Brad Boston is tactician on Hooligan, sailing with a team comprising close friends, who grew up together in the greater Cleveland area. Hooligan is part of the Flat Stanley Racing program, which also includes a Melges 32.

"We've been able to get off the line clean and we haven't taken any flyers," Sheehan said. "Brad is really sharp about looking up the course and seeing what we've got coming."

Skipper Iris Vogel and her team on Deviation along with skipper George Gamble and his crew aboard My Sharona have been leaders of the J/88 and J/111 one-design classes at the end of each day's racing.

Veteran Quantum professional Kerry Klingler is calling tactics for Vogel, who has finished first in three races and second in the two others. This is the first one-design regatta for any of the J/88s competing here in Key West and Vogel said she's somewhat surprised to be the pace-setter.
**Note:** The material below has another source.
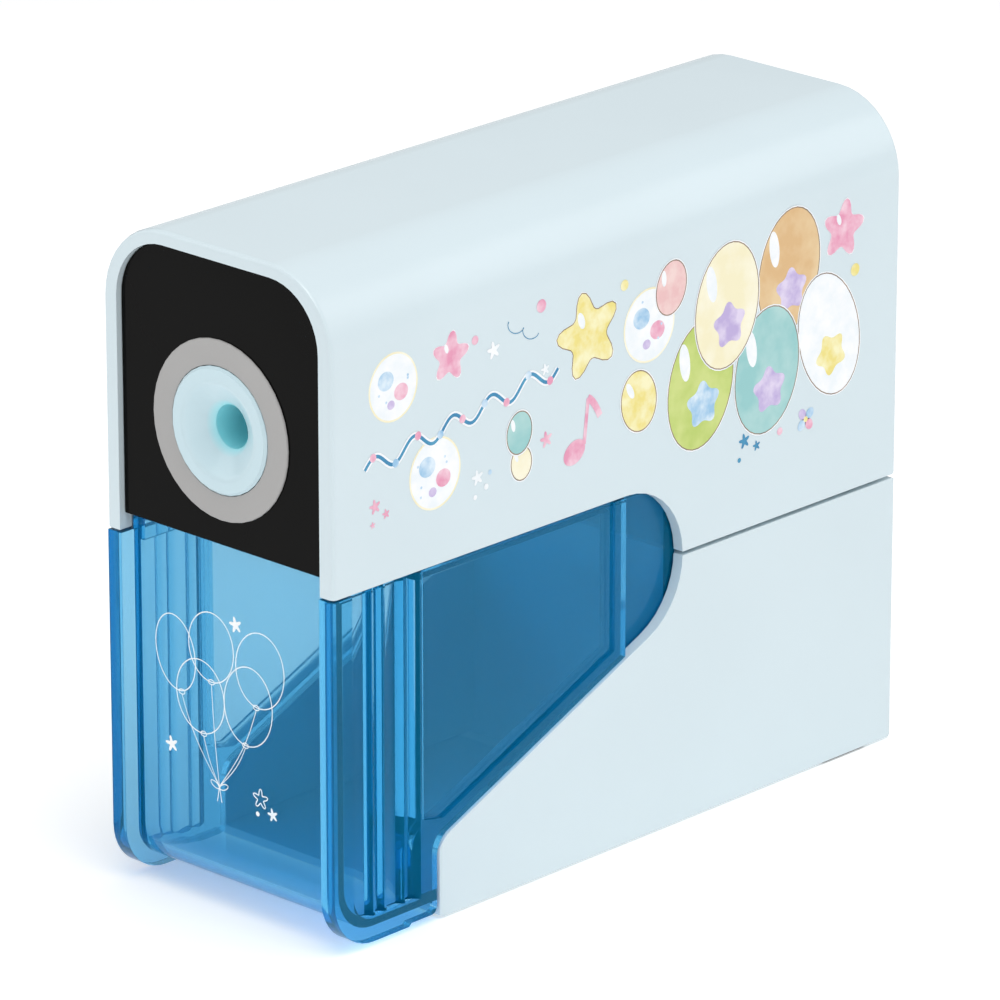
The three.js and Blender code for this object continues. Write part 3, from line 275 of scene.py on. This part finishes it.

"We've only being doing PHRF racing so we really don't know how we good we were," Vogel said. "It's exciting to be here competing against other J/88s and finally finding out if we're fast or slow."

Nixon, an Annapolis-based Quantum professional, said the My Sharona team put in a lot of time practicing prior to the regatta and that effort is paying off. "We've been pretty fast in all conditions," he said.

Rob Ruhlman, skipper of second place Spaceman Spiff, has been impressed with My Sharona. "My Sharona is killing it off the line. Today they got out there with clean air and just launched on the whole fleet. We have to do a better job of starting if we want to have any chance of beating them," Ruhlman said.

Tangent has been the dominant boat in PHRF 1, which is somewhat surprising since the Cape Fear 38 is a heavy displacement boat that doesn't normally perform well in light air. However, skipper Gerry Taylor and tactician Chuck O'Malley have handled the conditions well.

"I give all the credit to Chuck and the crew. They are accustomed to sailing in light wind on the Chesapeake Bay and that experience has helped us here so far this week," Taylor said. "We're very happy to be in this position and are looking forward to Thursday and Friday when the wind is supposed to be about 15 knots or more, which is right in our sweet spot."